Quando quero contar sobre mim, são livros o que conto!

                                                    Carlos Lúcio Gontijo

 

Aprendemos com a carreira jornalística e a labuta literária efetiva, que nos levou à edição de 13 livros, que o trabalho de criação de texto sempre é para-raios de admiração, inveja e censura. Habitamos um país de muitos autores inéditos, de poucos leitores e de custos gráficos elevadíssimos, o que determina a edição restrita de livros de literatura, que são vistos pela população prisioneira da cultura da imagem como um estorvo, à medida que têm o poder de retirá-la de sua zona de conforto e levá-la à reflexão sobre sua verdadeira situação.

Trabalhamos no jornal DIÁRIO DA TARDE durante 30 anos, onde exercemos as atividades de revisor, supervisor de revisão, secretário de página, subeditor e editor de Opinião, além de articulista com artigo publicado às quintas-feiras. E foi assim, no exercício de registrar nosso pensamento, que recebemos punição de 60 dias, por artigo publicado em 1º de outubro de 1998, sob o título de O “Príncipe Quiabão”, no qual criticávamos a administração escorregadia do governo Fernando Henrique Cardoso. Naquela ocasião, só não fomos demitidos porque o editor-geral, em gesto de respeito e consideração, observando que o presidente dos Diários Associados mandava punir o colaborador Carlos Lúcio Gontijo, optou por não revelar a nossa condição de funcionário contratado pelo jornal há 21 anos.
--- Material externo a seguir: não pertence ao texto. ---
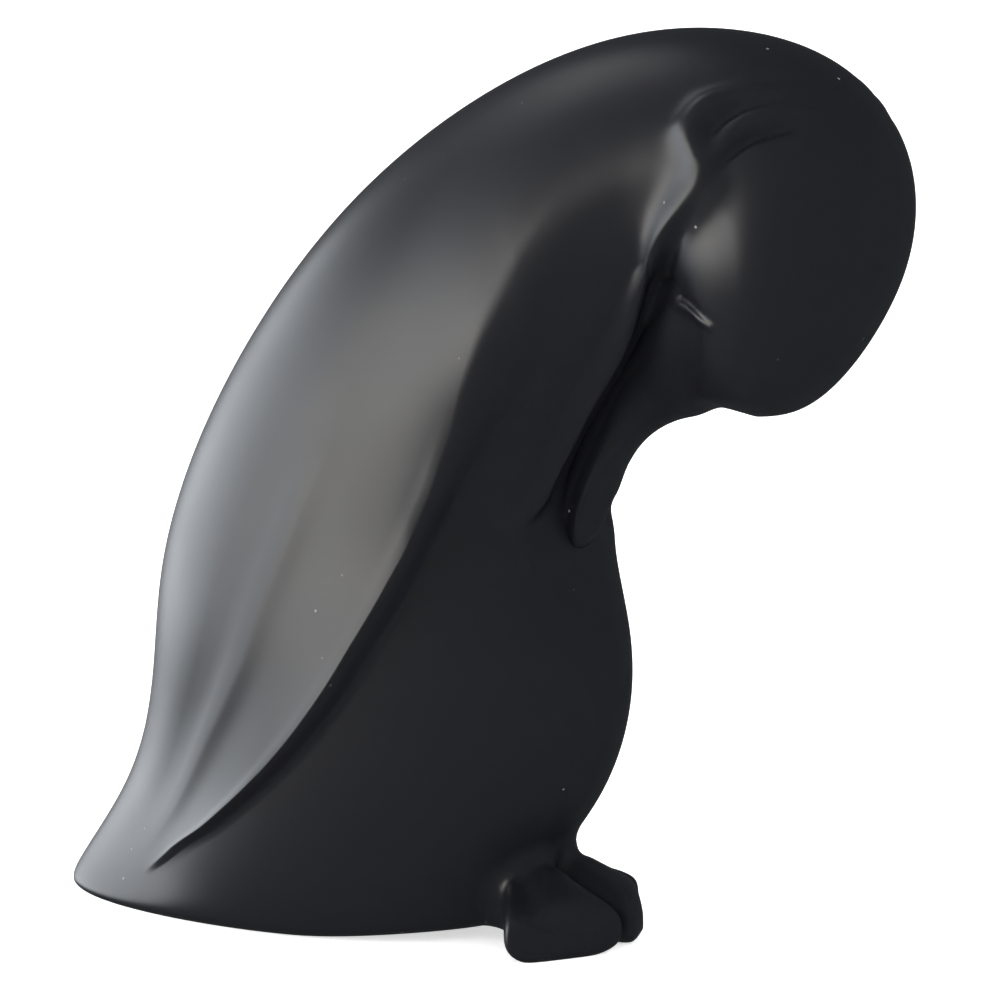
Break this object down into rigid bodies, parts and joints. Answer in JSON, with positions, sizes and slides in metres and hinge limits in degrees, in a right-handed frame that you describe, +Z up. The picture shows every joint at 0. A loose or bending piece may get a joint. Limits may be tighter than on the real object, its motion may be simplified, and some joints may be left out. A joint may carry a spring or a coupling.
{
  "type": "ceramic penguin figurine",
  "caption": "Black glazed penguin figurine, hunched, with its head bowed and its beak lying on its breast, folded wings and webbed feet.",
  "frame": {"origin": "on the ground, under the middle of the figure's box", "axes": "+X the way the penguin faces, +Y its left, +Z up"},
  "size_m": [0.245, 0.1028, 0.2351],
  "materials": {
    "black_glaze": "satin black glaze on fired clay, with fine specks"
  },
  "bodies": {
    "root": {"penguin": "black_glaze"}
  },
  "joints": []
}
A inesperada suspensão nos veio como uma punhalada e, para aumentar nosso espanto e tristeza, o tal presidente dos Associados, que morava em Brasília/DF, viajou a Belo Horizonte no sábado daquela nefasta semana para proferir palestra sobre jornalismo e liberdade de imprensa. À época, suportamos a nossa dor absolutamente calados, aceitando o ato autoritário como uma espécie de ossos do ofício. Não tínhamos mesmo o que fazer nem a quem recorrermos, uma vez que logo percebemos que muitos companheiros, inconfessavelmente, pensavam: bem-feito quem mandou se meter a besta de opinar… Era a indiferença em momento de regozijo diante do nosso infortúnio e nós resolvemos não alimentá-la, pois tanto na vida quanto no jornalismo peixe magro esperneia sozinho.

Pequenos e grandes jornais não apenas cometem como também são constantemente alvos de censura, pois ou estão oprimidos por questões econômicas ou estão sob as amarras de interesses altamente sigilosos e comprometedores. Enfim, apreendemos e absorvemos, por intermédio do jornalismo e da literatura, que vários são os algozes de quem se manifesta por intermédio da palavra escrita: uns se nos apresentam como nossos inimigos porque não gostam do que escrevemos, outros porque se deixam levar pelo sentimento de inveja. Isso sem falar daqueles que veem a atividade de escriba como um ponto de referência e status, resolvendo exercê-la sob o exclusivo desejo de fazer parte do meio cultural, afinal qualquer pessoa detentora de mediana inteligência é capaz de redigir um texto e até mesmo escrever um poema – o problema todo se resume à qualidade de sua criação.

 

É por essas e outras que muitas vezes nos deparamos com artigos ruins, poesias desprovidas de qualquer beleza metafórica e enredos vazios… O que ao final termina por misturar joio e trigo no mesmo pedestal intelectual erguido por academias de letras Brasil afora, pois hoje o que menos importa são o talento, o estilo e a obra. Não há nada que não possa ser arranjado através de boa conversa e bem engendrada política de marketing pessoal.

 

Fomos censurados em governo comandado pelo então “príncipe dos sociólogos”, um professor e escritor, sob a recomendação de que o ato de crítica à administração FHC não se repetisse, segundo ratificava a explícita transmissão de ferina análise do presidente Associado: “Os colaboradores não suportam ficar sem escrever, eles precisam de espaço jornalístico para publicar seus artigos e, quando punidos, voltam dispostos a seguir as normas” (ao retornamos à página de Opinião, escrevemos, logo de início, um artigo sob o título “A igreja dos neoliberais é outra”). E para completar, à saída, tapinhas nas costas: “Precisamos tratar com carinho o Fernando Henrique, que tem sido muito $cordial$ com a imprensa”. Fui embora para casa com a inarredável certeza de que, mesmo em regimes tidos como democráticos, é no enxundioso e truculento ninho do poder que se eclodem os ovos ditatoriais da censura.